- Country: Slovakia

Area
- • Total: 14,992 km^{2} (5,788 sq mi)

Population (2024)
- • Total: 1,802,517
- • Density: 120.23/km^{2} (311.40/sq mi)

GDP
- • Total: €40.573 billion (2024)
- • Per capita: €22,578 (2024)
- NUTS code: SK02
- HDI (2022): 0.843 very high · 2nd

= Western Slovakia =

Western Slovakia (Západné Slovensko) is a subdivision of Slovakia as defined by the Nomenclature of Territorial Units for Statistics (NUTS). It is one of the four classified NUTS-2 statistical regions of Slovakia. The region incorporates the western parts of the country excluding the Bratislava Region, and encompasses an area of 14992 km2. It incorporates three kraje-Nitra, Trnava and Trenčín. It has a population of more than 1.8 million, and is the most populated of the four regions of Slovakia.

== Classification ==
The country of Slovakia is organized into 12 regions (kraje) for administrative purposes.
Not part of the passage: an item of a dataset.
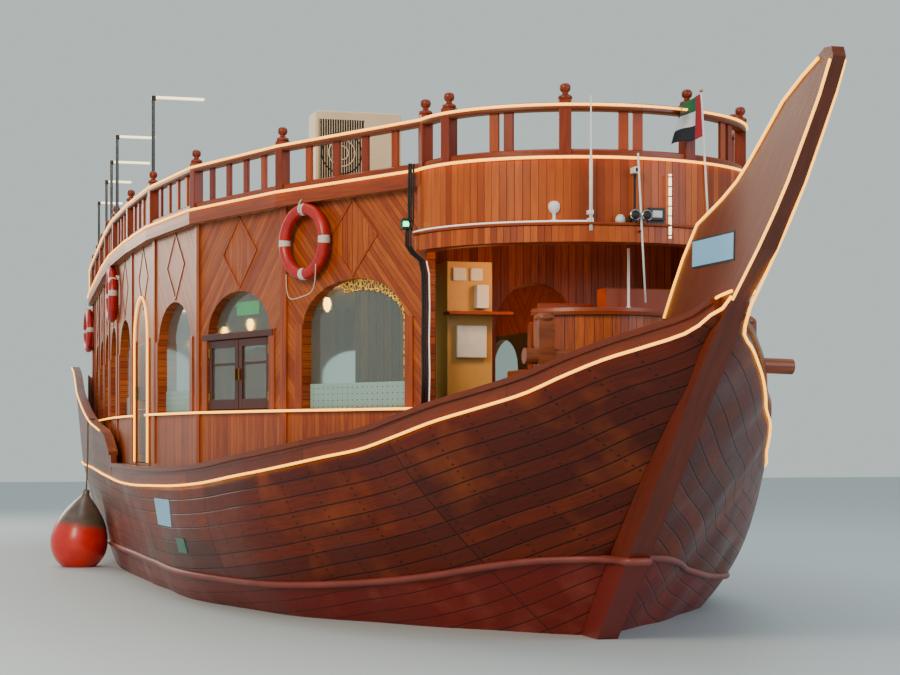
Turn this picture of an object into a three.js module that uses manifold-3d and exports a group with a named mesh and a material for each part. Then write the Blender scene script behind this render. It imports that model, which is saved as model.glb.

The Nomenclature of Territorial Units for Statistics (NUTS) organizes the country into four broader level sub-divisions. These are classified as a NUTS-2 statistical regions of Slovakia, and incorporate one or more regions within it. The regions form the NUTS-3 territorial units under them.

== Geography ==
Western Slovakia incorporates the western parts of the country excluding the Bratislava Region, encompassing an area of 14992 km2. The region is located in Central Europe, and is completely land locked as Slovakia does not have access to sea. It shares land borders with Czechia in the north, Austria in the west, and Hungary in the south. It is bordered by Central Slovakia on the east, and the Bratislava Region on the west. Western Slovakia is dominated by mountains and valleys that extend from the Western Carpathians. The region is home to
Žitný ostrov, the largest river island in Europe, extending from Bratislava to Komárno. Spread over 1900 km2, it lies between the Danube, its tributaries Little Danube and Váh.

=== Sub-regions ===
Western Slovenia incorporates three kraje-Nitra, Trnava and Trenčín.

Sub-divisions
| Name | Official name | NUTS code | Area | Population (2021) |
|---|---|---|---|---|
| Trnava | Trnavsky kraj | SK021 | 4,146 km^{2} (1,601 sq mi) | 566,008 |
| Trenčín | Trenčíansky kraj | SK022 | 4,502 km^{2} (1,738 sq mi) | 577,464 |
| Nitra | Nitriansky kraj | SK023 | 6,344 km^{2} (2,449 sq mi) | 677,900 |
| Western Slovakia | Západné Slovensko | SK02 | 14,992 km^{2} (5,788 sq mi) | 1,821,372 |

== Demographics ==

Western Slovakia had a population of over 1.8 million in 2024, and is the most populated of the four regions of Slovakia. The region has a high Human Development Index, and is more developed than the other two larger regions of Slovakia (Central and East Slovakia). It also has the lowest rate of unemployment across the country. However, the population has been shrinking, and is on a downward trend since the late 2000s. The average of the resident population has been increasing, with increased life expectancy, decreased rate of birth, and exodus of young people to the capital region and abroad. Western Slovakia has seen the greatest drop in school enrollment compared to the other regions in the late 2020s.